Lots of people don’t have the storm shelter they think they do, said Larry Tanner, an engineer and researcher at Texas Tech’s Wind Science and Engineering Research Center.

Tanner said the standards to which a storm shelter are built can make a tremendous difference.

“It can be the difference between life and death,” Tanner said. “Over the years, I have seen lots of failed shelters.”

But until recently, there have been no agreed-upon national standards that must be met before a unit can be called a storm shelter or safe room. Most times, if it had concrete walls, a concrete roof and some sort of door that looked sturdier than your average house door, it would be marketed as a storm shelter.

Tanner, though, said that doesn’t make it so. He said that often such storm shelters have a major weakness with their doors.

“Builders will spend thousands of dollars building a concrete room, and then put $100 of locks on a $200 door, and really, I probably could kick that door in,” Tanner said.

But that may be changing. The International Code Council — one of the more heavily used building codes in the country — recently added storm shelter/safe room standards to its codes. When Lawrence updated its version of the ICC regulations recently (but long after 2008, when Waltho’s house was built), the storm shelter standards became the law for any newly built storm shelters in the city.
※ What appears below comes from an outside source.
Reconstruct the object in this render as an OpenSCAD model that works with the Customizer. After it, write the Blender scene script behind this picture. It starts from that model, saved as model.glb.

The standards require the shelters to be built to withstand 250 mph winds and a 15-pound 2-by-4 traveling at 100 mph, among other standards. Those standards will mean specially designed doors rated by the Federal Emergency Management Agency will have to be used on new shelters.

The standards don’t require any homes to have storm shelters, but the standards likely will have an impact on how many shelters get built in the future. Barry Walthall, building safety manager for the city, said builders and real estate agents won’t be allowed to market the concrete rooms as storm shelters or safe rooms in the future unless they have been built to the code standards.
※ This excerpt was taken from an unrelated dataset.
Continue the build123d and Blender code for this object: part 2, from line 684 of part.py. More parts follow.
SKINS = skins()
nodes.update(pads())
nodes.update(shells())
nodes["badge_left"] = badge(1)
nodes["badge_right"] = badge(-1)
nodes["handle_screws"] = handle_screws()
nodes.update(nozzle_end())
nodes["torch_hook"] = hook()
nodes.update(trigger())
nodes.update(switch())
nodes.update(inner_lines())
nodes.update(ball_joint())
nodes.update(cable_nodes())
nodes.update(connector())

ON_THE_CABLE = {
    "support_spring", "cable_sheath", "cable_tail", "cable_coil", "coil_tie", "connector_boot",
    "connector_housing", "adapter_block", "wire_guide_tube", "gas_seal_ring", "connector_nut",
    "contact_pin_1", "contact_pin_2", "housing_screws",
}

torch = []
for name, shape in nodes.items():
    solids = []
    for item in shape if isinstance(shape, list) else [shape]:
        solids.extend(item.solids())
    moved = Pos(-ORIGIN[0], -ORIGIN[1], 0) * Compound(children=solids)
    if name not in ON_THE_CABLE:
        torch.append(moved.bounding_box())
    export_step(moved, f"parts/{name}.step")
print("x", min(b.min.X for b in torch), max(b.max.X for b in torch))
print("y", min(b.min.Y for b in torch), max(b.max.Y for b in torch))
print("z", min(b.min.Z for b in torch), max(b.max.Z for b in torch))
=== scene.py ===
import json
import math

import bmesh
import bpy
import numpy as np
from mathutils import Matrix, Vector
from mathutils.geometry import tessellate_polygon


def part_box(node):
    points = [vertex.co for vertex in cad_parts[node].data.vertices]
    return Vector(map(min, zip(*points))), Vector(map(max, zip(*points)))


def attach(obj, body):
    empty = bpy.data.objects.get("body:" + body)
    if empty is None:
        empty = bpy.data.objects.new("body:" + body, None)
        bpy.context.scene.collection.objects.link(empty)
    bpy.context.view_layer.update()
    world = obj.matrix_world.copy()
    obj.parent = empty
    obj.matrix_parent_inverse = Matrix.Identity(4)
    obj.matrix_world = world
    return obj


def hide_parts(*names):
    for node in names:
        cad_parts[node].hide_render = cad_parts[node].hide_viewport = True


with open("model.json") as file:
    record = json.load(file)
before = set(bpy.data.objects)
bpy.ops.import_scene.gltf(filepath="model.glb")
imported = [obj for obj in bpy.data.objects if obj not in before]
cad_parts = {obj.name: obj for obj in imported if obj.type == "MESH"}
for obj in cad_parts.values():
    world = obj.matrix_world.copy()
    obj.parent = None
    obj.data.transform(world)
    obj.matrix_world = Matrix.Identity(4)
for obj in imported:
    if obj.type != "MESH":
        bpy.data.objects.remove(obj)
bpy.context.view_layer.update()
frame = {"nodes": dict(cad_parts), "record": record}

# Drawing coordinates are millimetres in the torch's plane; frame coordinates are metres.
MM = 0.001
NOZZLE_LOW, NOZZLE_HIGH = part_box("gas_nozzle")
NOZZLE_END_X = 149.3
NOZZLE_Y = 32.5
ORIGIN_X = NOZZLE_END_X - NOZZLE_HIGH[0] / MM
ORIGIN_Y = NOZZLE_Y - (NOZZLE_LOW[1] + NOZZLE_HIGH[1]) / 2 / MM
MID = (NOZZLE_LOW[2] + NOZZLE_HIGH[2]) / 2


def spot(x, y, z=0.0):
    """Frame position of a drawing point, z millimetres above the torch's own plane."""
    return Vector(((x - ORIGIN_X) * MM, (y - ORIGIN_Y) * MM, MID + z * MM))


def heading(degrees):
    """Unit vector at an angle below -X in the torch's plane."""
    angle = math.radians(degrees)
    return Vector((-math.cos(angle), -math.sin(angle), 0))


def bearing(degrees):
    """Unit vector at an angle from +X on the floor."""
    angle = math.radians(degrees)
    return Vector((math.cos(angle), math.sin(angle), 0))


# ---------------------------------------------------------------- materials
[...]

“From here on out, if they plan on calling it a storm shelter, we will need to look closely at how they intend to build it,” Walthall said.

A step forward?

The bigger question may be whether they will build it at all. Mike Hultine, an owner of Cornerstone Construction, built Waltho’s storm room. He said complaints by Waltho — and now one of Waltho’s neighbors in the fourplex — have soured him so much that he likely won’t build another one of the rooms.

“I thought I was trying to do something good, and now I’m just getting painted as a bad guy,” Hultine said.

Hultine said he believes there are good reasons to provide some type of storm shelter rooms in Kansas homes that don’t have a basement. But he said there’s a reason builders don’t often construct storm shelters to the standards set out by FEMA and others. He said a FEMA-rated door costs $5,500 from his supplier. Tanner said they can be had for about $2,000, but, regardless, they are significantly more expensive than a standard steel, fire-rated door.

“We really were concerned about storms when we built this,” Hultine said. “But we recognized some real cost problems, and we wanted to offer people a reasonable amount of protection at a reasonable price.”

Whether he succeeded is a matter of debate. The room is unique because it is part of a fourplex development. Each unit of the fourplex has a garage. The four garages back up to each other, two on each side. In the center, where the four garages intersect, Hultine built four concrete walls and a concrete roof. Inside those four walls, however, he did not separate the four individual storm rooms via concrete walls. Instead, he used standard wooden studs and Sheetrock.

Waltho argues — and Tanner agrees — that’s inadequate, especially given that none of the four doors to the units is a FEMA-rated tornado door. That means that if even one of the doors is blown off — or for whatever reason simply didn’t get shut — the occupants in the other three storm rooms would be protected on two sides only by the Sheetrock walls.

Waltho isn’t the only person concerned about the design. His neighbor, Hank Cotton, said he wouldn’t have bought the house if he knew the storm shelter was so flawed.

“They basically said it was a tornado room and we would be safe and would not have any worries,” Cotton said. “Now, I don’t know. I can tell you my confidence has definitely dwindled.”

Waltho said he’s not sure that he would even use it in a serious storm.

“If I have enough time to get in the truck and get my wife and my dogs, we will go somewhere else,” Waltho said.

Hultine doesn’t understand that type of thinking.

“Are you kidding me?” he responded when asked if he would use the room during a storm. “It is an eight-inch concrete box with a steel door. I absolutely would be in there. I would be in there in a heartbeat.”

What’s less clear is whether future owners of a Hultine home will be in such a room. Between the new regulations and the complaints he’s received about these units, which were the first storm rooms he built, he doubts he’ll build another one.

“I’m beside myself now because I think we probably would have been better off not building anything at all,” Hultine said. “That’s sad, when you really stop to think about it.”